The keyword SYSTEM is used to indicate to the XML parser that the entity is external. It can then be followed by the corresponding URI (Uniform Resource Identifier) or URL (Uniform Resource Locator). Then, you can use this entity the same way as the previous example

XML Parameter Entities

Previously, we have learned about how the internal and external entities work.
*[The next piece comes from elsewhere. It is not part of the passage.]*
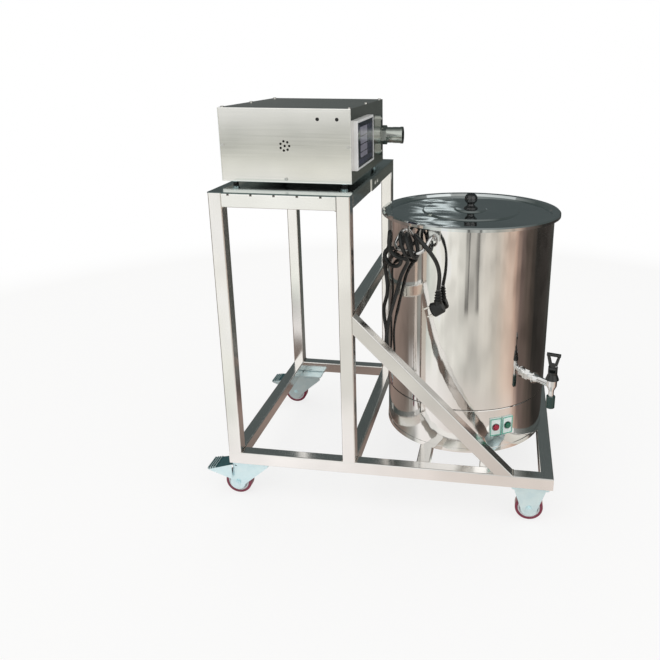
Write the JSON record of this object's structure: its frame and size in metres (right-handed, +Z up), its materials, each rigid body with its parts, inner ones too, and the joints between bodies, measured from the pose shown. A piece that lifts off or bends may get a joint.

Unlike both, the parameter entity is exclusively used in DTD. It is distinguished by the use of % (percent sign) instead of ampersand (&).

<?xml version="1.0" ?>
<!DOCTYPE text [
  <!ENTITY % uri "<!ENTITY secret SYSTEM 'file:///path/to/secret.txt'>">
  %uri;
]>
<text>&secret;</text>

This is the same as this one.

<?xml version="1.0" ?>
<!DOCTYPE text [
  <!ENTITY % uri "<!ENTITY secret SYSTEM 'file:///path/to/secret.txt'>">
  <!ENTITY secret SYSTEM 'file:///path/to/secret.txt'>
]>
<text>&secret;</text>

This is important to note that you need to use this percent sign (%) and space ( ) to name the parameter entity (e.g <!ENTITY % uri “blah”> is valid, <!ENTITY %uri “blah”> is not)

**Summary **

Now, we have learned the basics of XML which is essential for anyone working in the field of information technology. XML is widely used in web development to create websites, web services, and RSS feeds. It is also used for data exchange between different systems and programming languages. In addition, XML plays a crucial role in the development of other technologies such as SOAP and SVG.